* WHAT TO DO: Output exactly the span of lines that begins at the line containing "below the drawer" and ends at the line containing "cad_parts[node].hide_render = cad_parts[node].hide_viewport", both lines included.

* EXERCISE DATA:
————

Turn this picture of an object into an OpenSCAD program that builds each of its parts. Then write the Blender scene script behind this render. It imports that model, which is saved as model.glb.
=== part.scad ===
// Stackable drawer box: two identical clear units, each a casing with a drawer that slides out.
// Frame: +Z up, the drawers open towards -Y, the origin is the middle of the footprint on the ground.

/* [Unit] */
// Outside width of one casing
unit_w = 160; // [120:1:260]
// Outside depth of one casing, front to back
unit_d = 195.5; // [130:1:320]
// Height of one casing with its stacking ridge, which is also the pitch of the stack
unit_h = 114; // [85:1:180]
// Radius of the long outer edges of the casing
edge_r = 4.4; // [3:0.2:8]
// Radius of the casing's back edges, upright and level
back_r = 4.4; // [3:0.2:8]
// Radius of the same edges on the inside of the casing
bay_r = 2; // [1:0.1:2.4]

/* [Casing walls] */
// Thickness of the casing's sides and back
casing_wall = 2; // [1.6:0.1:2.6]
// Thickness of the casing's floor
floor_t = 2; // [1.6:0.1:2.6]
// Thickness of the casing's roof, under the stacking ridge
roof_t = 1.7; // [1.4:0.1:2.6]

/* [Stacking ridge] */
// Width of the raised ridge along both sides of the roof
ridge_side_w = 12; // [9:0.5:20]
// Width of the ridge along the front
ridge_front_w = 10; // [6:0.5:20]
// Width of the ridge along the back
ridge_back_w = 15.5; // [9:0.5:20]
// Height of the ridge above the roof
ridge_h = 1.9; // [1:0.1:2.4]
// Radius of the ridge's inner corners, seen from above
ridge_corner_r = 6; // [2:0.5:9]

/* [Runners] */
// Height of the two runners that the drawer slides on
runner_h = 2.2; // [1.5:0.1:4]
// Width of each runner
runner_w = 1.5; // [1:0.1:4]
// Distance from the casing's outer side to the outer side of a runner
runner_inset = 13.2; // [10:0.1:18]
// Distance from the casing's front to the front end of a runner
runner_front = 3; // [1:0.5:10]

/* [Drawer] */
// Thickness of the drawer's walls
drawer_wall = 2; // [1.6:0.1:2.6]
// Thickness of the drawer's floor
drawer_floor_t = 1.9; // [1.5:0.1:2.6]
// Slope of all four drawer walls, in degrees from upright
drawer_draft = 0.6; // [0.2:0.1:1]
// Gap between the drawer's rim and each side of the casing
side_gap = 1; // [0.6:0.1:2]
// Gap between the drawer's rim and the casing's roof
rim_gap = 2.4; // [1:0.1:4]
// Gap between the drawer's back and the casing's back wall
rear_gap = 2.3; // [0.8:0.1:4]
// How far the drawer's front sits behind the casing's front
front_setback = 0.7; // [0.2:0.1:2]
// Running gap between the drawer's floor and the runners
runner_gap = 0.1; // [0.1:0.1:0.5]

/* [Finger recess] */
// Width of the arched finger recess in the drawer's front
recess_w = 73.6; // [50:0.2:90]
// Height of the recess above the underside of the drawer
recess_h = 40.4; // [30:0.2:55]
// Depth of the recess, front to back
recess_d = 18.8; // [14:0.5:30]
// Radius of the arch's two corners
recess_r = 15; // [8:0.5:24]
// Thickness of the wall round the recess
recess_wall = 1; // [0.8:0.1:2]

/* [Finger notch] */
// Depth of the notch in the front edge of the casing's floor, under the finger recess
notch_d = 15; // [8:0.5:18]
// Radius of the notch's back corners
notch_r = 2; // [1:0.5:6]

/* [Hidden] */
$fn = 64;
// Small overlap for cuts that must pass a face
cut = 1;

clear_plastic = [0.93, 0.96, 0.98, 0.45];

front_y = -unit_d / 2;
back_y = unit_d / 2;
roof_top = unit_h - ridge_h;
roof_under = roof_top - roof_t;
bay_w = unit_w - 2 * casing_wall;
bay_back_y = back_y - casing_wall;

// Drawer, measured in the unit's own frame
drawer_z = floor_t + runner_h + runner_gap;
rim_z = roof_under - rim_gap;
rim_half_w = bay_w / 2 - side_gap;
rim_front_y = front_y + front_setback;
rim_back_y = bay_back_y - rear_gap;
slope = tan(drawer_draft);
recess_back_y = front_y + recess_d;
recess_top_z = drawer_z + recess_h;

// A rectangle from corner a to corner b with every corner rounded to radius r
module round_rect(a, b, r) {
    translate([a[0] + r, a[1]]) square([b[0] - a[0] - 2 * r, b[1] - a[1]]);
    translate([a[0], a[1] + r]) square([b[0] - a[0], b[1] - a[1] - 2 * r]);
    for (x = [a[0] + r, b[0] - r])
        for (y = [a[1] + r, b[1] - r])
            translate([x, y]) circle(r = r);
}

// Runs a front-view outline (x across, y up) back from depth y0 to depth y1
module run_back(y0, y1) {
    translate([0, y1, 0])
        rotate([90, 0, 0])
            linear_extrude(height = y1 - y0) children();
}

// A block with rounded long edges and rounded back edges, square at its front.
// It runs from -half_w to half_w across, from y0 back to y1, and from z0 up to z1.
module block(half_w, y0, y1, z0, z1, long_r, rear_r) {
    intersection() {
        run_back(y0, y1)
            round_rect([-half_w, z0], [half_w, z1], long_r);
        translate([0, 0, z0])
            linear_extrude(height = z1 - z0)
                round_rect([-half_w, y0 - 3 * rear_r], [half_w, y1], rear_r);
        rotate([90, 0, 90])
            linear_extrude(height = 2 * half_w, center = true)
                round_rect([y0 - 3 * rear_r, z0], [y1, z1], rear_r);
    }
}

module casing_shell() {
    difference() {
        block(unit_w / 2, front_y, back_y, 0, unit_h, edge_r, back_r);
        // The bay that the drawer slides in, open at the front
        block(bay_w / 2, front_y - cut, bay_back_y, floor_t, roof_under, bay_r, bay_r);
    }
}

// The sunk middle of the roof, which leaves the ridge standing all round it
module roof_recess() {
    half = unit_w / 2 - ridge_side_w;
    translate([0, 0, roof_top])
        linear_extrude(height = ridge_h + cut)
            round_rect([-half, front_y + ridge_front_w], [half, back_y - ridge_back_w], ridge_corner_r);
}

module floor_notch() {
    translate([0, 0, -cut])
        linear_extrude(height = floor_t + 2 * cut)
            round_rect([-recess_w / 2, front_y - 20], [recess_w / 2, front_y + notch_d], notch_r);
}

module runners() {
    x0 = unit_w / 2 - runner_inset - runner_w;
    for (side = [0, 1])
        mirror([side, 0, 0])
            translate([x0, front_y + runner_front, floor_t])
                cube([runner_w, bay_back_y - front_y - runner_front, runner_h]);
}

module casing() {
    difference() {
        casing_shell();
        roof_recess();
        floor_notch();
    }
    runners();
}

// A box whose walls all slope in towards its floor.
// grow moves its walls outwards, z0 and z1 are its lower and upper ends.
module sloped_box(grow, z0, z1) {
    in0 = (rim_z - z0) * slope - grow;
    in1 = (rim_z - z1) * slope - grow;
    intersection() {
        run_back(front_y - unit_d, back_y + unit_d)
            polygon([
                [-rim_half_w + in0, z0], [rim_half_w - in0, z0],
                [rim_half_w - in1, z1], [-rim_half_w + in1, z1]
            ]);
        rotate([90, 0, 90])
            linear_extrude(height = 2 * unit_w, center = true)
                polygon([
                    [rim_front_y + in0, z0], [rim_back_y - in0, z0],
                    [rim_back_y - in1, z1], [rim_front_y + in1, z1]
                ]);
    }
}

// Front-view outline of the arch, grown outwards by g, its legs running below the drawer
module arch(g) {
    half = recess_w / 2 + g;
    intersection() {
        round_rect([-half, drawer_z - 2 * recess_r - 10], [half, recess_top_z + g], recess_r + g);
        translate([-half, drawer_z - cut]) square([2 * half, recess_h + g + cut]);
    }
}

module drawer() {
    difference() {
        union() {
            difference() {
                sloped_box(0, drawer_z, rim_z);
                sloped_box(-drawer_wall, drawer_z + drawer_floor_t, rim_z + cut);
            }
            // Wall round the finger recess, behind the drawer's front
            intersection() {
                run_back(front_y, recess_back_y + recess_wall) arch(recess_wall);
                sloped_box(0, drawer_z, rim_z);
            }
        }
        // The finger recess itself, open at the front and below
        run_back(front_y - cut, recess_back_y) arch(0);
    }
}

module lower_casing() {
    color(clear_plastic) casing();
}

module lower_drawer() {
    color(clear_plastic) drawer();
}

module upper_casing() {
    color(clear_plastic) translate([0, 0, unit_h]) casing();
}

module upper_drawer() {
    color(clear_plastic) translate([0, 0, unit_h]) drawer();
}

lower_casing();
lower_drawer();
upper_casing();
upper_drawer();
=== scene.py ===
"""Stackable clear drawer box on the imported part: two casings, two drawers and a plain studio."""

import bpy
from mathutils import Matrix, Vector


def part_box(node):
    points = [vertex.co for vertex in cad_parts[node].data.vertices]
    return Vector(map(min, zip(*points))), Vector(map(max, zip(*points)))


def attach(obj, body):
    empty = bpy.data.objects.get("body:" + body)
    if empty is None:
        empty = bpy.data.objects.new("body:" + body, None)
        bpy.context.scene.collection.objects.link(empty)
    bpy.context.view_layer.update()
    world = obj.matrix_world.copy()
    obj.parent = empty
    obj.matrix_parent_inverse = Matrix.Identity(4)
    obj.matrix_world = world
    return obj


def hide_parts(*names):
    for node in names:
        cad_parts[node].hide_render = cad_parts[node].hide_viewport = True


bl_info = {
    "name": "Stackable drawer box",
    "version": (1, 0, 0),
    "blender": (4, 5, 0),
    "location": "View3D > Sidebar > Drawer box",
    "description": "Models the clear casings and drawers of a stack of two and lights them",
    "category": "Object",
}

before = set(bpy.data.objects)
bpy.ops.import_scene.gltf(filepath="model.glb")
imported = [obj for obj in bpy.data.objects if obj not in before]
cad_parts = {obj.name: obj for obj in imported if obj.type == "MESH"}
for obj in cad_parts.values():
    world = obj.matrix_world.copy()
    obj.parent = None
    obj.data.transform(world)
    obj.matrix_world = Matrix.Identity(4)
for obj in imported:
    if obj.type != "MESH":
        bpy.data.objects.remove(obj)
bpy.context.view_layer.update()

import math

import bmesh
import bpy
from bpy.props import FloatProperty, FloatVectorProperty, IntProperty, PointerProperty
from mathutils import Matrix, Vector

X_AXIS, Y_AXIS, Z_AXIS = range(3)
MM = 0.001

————

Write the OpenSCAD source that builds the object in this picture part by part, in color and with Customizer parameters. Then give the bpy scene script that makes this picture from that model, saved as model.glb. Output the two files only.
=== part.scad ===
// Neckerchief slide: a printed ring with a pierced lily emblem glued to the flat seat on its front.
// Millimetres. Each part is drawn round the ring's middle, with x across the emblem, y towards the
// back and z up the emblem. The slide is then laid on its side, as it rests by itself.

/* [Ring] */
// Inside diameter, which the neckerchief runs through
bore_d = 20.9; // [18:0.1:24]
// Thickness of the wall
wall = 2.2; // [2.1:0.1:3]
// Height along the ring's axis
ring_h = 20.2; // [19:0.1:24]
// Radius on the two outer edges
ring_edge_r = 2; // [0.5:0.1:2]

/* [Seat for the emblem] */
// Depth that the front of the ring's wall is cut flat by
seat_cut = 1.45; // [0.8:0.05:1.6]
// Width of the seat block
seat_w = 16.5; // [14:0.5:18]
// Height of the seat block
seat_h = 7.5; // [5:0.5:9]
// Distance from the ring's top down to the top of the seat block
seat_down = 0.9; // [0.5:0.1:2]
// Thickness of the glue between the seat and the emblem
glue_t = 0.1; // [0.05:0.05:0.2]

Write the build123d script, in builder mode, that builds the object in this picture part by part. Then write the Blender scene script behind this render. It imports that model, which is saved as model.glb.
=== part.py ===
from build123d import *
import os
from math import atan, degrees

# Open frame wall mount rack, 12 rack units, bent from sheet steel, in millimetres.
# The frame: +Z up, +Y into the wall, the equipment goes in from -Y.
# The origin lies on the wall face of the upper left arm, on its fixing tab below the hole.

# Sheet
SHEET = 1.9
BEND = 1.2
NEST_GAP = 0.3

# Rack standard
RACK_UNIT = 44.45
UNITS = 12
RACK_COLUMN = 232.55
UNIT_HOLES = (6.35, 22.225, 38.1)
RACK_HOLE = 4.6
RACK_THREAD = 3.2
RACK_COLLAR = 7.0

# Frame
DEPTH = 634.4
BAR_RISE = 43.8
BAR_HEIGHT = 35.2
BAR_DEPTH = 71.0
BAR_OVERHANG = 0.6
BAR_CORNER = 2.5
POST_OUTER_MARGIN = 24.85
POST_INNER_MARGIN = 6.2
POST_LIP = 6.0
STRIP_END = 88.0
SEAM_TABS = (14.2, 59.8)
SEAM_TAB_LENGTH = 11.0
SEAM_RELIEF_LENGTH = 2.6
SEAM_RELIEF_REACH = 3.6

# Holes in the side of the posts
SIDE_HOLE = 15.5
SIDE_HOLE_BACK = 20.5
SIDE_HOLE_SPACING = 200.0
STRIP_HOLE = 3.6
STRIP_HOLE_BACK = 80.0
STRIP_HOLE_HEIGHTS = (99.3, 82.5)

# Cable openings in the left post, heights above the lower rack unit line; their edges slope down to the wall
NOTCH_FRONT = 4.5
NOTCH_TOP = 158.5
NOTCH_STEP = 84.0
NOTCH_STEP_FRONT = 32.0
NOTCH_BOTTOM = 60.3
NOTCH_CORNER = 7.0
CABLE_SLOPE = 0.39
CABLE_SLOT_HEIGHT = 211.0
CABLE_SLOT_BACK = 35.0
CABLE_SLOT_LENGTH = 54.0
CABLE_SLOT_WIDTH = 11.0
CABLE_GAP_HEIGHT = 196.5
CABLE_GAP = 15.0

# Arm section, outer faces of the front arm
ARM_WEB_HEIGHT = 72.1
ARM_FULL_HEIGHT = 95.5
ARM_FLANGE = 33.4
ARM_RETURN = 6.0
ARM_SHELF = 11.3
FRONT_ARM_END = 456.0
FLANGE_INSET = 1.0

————

* TASK SOLUTION:
// Front-view outline of the arch, grown outwards by g, its legs running below the drawer
module arch(g) {
    half = recess_w / 2 + g;
    intersection() {
        round_rect([-half, drawer_z - 2 * recess_r - 10], [half, recess_top_z + g], recess_r + g);
        translate([-half, drawer_z - cut]) square([2 * half, recess_h + g + cut]);
    }
}

module drawer() {
    difference() {
        union() {
            difference() {
                sloped_box(0, drawer_z, rim_z);
                sloped_box(-drawer_wall, drawer_z + drawer_floor_t, rim_z + cut);
            }
            // Wall round the finger recess, behind the drawer's front
            intersection() {
                run_back(front_y, recess_back_y + recess_wall) arch(recess_wall);
                sloped_box(0, drawer_z, rim_z);
            }
        }
        // The finger recess itself, open at the front and below
        run_back(front_y - cut, recess_back_y) arch(0);
    }
}

module lower_casing() {
    color(clear_plastic) casing();
}

module lower_drawer() {
    color(clear_plastic) drawer();
}

module upper_casing() {
    color(clear_plastic) translate([0, 0, unit_h]) casing();
}

module upper_drawer() {
    color(clear_plastic) translate([0, 0, unit_h]) drawer();
}

lower_casing();
lower_drawer();
upper_casing();
upper_drawer();
=== scene.py ===
"""Stackable clear drawer box on the imported part: two casings, two drawers and a plain studio."""

import bpy
from mathutils import Matrix, Vector


def part_box(node):
    points = [vertex.co for vertex in cad_parts[node].data.vertices]
    return Vector(map(min, zip(*points))), Vector(map(max, zip(*points)))


def attach(obj, body):
    empty = bpy.data.objects.get("body:" + body)
    if empty is None:
        empty = bpy.data.objects.new("body:" + body, None)
        bpy.context.scene.collection.objects.link(empty)
    bpy.context.view_layer.update()
    world = obj.matrix_world.copy()
    obj.parent = empty
    obj.matrix_parent_inverse = Matrix.Identity(4)
    obj.matrix_world = world
    return obj


def hide_parts(*names):
    for node in names:
        cad_parts[node].hide_render = cad_parts[node].hide_viewport = True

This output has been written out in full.